Un chronogramme polémique

En réponse à une Transition cumulée de 6 ans et 6 mois, plusieurs partis politiques et organisations de la société civile maliens ont estimé que le chronogramme de Bamako « viole la Charte de la transition […] et ne saurait être en aucun cas une aspiration profonde au peuple malien. »  

Samedi, en prélude au sommet de la CEDEAO, pro et anti régime se sont exprimés dans les rues de Bamako. Si les premiers, désillusionnés par les mandats électifs démocratiques sans impact sur le bien-être des populations et au nom de la situation sécuritaire, appuient le pouvoir d’Assimi Goïta, les derniers questionnent sa légitimité à se maintenir au pouvoir après l’avoir pris par la force et ont appelé à prévenir de nouvelles sanctions qui affecteraient directement le peuple malien.

Globalement, la CEDEAO n’a fait que confirmer les sanctions prises quelques heures plus tôt par l’Union Economique et Monétaire Ouest-Africaine (UEMOA), elle aussi réunie en sommet. « La prorogation de la durée de la transition à cinq ans préoccupe l’ensemble de la région ouest- africaine », y avait déclaré dans son discours d’ouverture le président burkinabè Roch Marc Christian Kaboré qui a par ailleurs affirmé sa « conviction que toutes les réformes politiques, économiques et sociales visant la refondation du Mali ne pourraient être conduites que par des autorités démocratiquement élues. »  

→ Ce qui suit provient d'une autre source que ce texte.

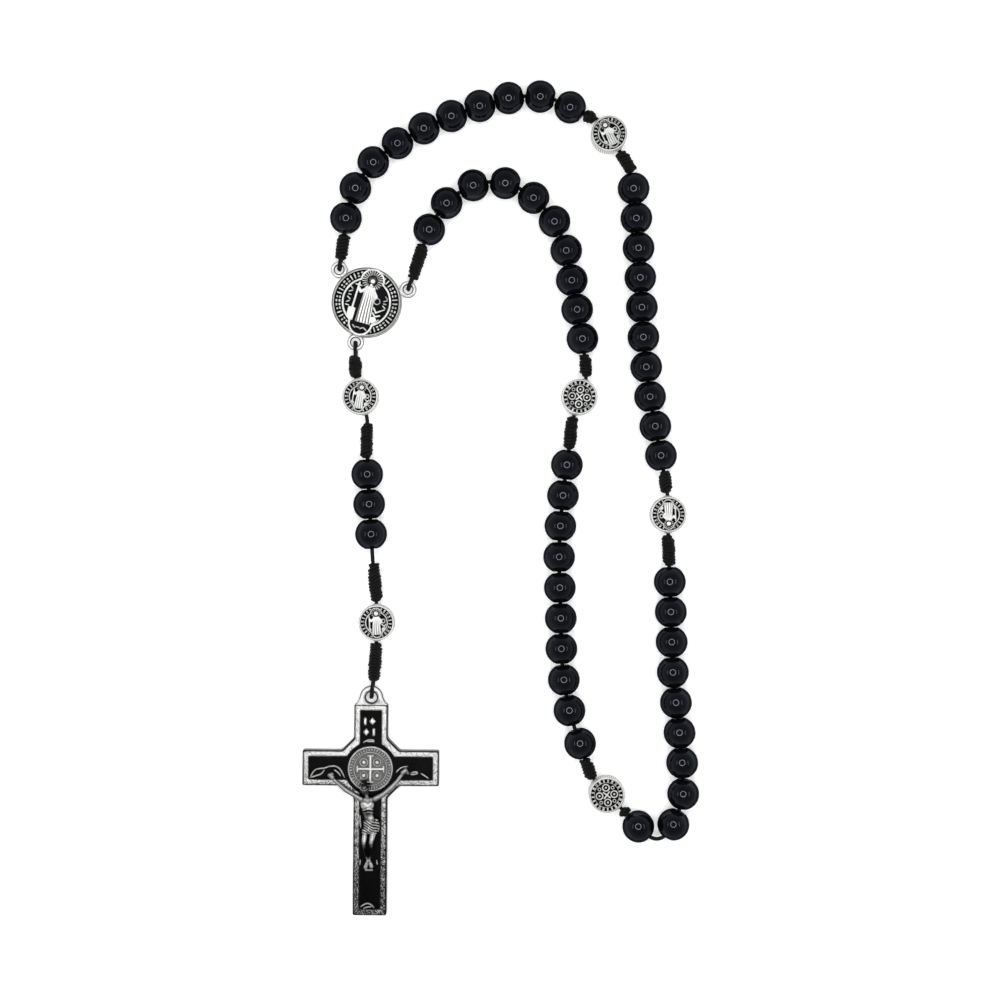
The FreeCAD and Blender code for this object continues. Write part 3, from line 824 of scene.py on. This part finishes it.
def make_beads():
    """All the balls. The decades' balls and their knots follow their cord."""
    data = bead_data()
    for number in DECADE_ROUTES:
        node = f"decade_{number}_beads"
        places = bead_places(node)
        route = decade_route(number)
        places.sort(key=lambda spot: route_share(route, spot[0]))
        for index, (centre, direction) in enumerate(places, 1):
            obj = new_object(f"decade_{number}_bead_{index:02d}", data)
            place(obj, centre, direction, spin=index * 2.4)
            finish_piece(obj, f"decade_{number}", "bead", *([node] if index == 1 else []))
        make_decade_knots(number, route, places)
    for index in (1, 2, 3):
        node = f"drop_bead_{index}"
        obj = place(new_object(node + "_ball", data), *bead_places(node)[0], spin=index)
        finish_piece(obj, node, "bead", node)


def route_share(route, point):
    """How far along a route a point lies."""
    best = (math.inf, 0.0)
    for index, (start, end) in enumerate(zip(route, route[1:])):
        run = end - start
        t = min(max((point - start).dot(run) / run.length_squared, 0), 1)
        best = min(best, ((point - start - run * t).length, index + t))
    return best[1]


def make_decade_knots(number, route, places):
    body, first = f"decade_{number}", STRAND_ENDS[number][0]
    if first in EYES:
        make_knot(body + "_start_knot", body, eye_start(first, route[1])[0], route[1])
    else:
        make_knot(body + "_start_knot", body, along(route[1], route[2], STILL_GAP), route[2])
    centre, direction = places[-1]
    end = along(route[-2], route[-3], STILL_GAP) if number == 4 else route[-1]
    direction = direction if direction.dot(end - centre) > 0 else -direction
    start = centre + direction * (BEAD_HALF_LENGTH + KNOT_BEAD_GAP)
    make_knot(body + "_end_knot", body, start, end)


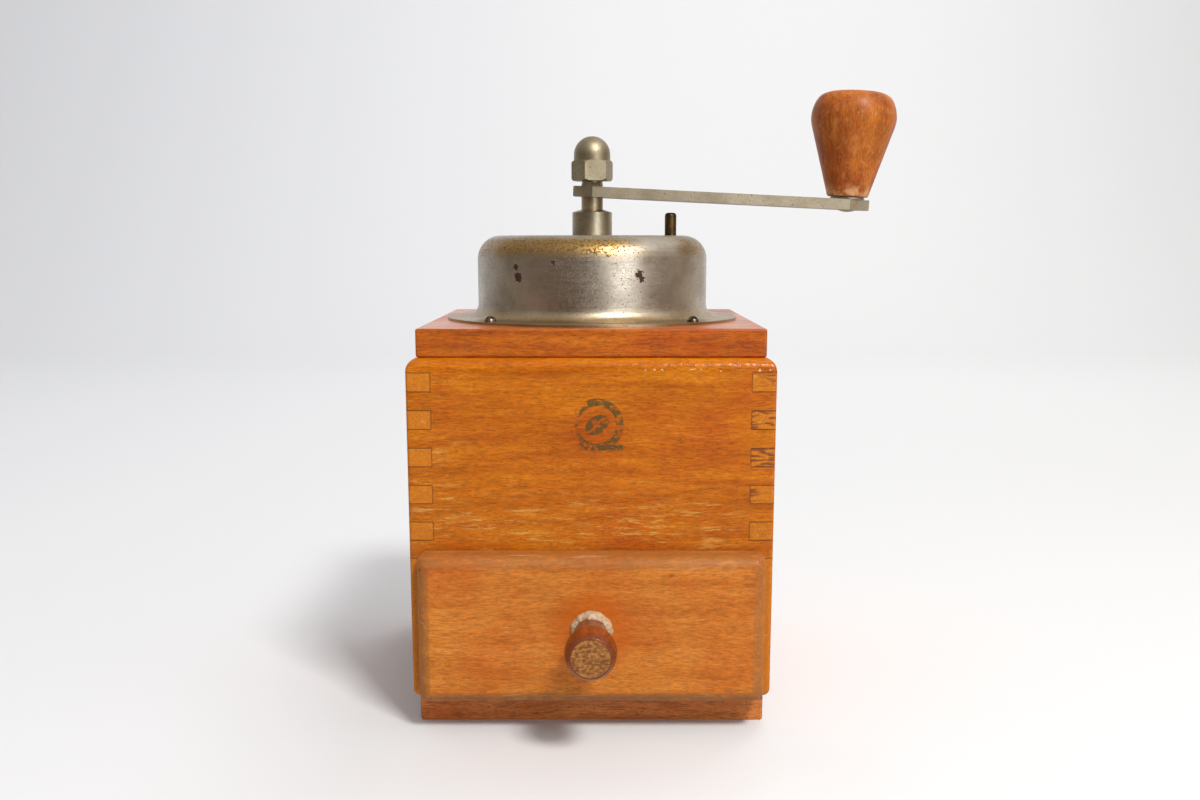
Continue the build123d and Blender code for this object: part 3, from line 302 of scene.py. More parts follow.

Les positions tranchées du Mali et de la CEDEAO révèlent l’impasse institutionnelle dans laquelle se trouvent les pays de la sous-région tiraillés entre d’une part, l’ineffectivité d’une certaine acception de la démocratie à résoudre les problèmes de développement, corruption ou plus récemment d’insécurité, et de l’autre, par une hésitation entre inventer un modèle démocratique local ou abandonner ce qui est parfois perçu comme un héritage néocolonial. À ce profond malaise s’ajoute la perte de légitimité de la CEDEAO laquelle, en dépit du Protocole additionnel sur la démocratie et la bonne gouvernance adopté à Dakar en 2001, a échoué à effectuer sa transition vers une CEDEAO des peuples et se meurt dans la défense d’un syndicat de chefs d’État avalisant les putschs, à condition qu’ils soient constitutionnels…

En attendant, la Guinée de Mamady Doumbouya, toujours réticente à fixer une durée à la Transition provoquée par le coup d’État du 5 septembre 2021, bénéficie d’une relative clémence.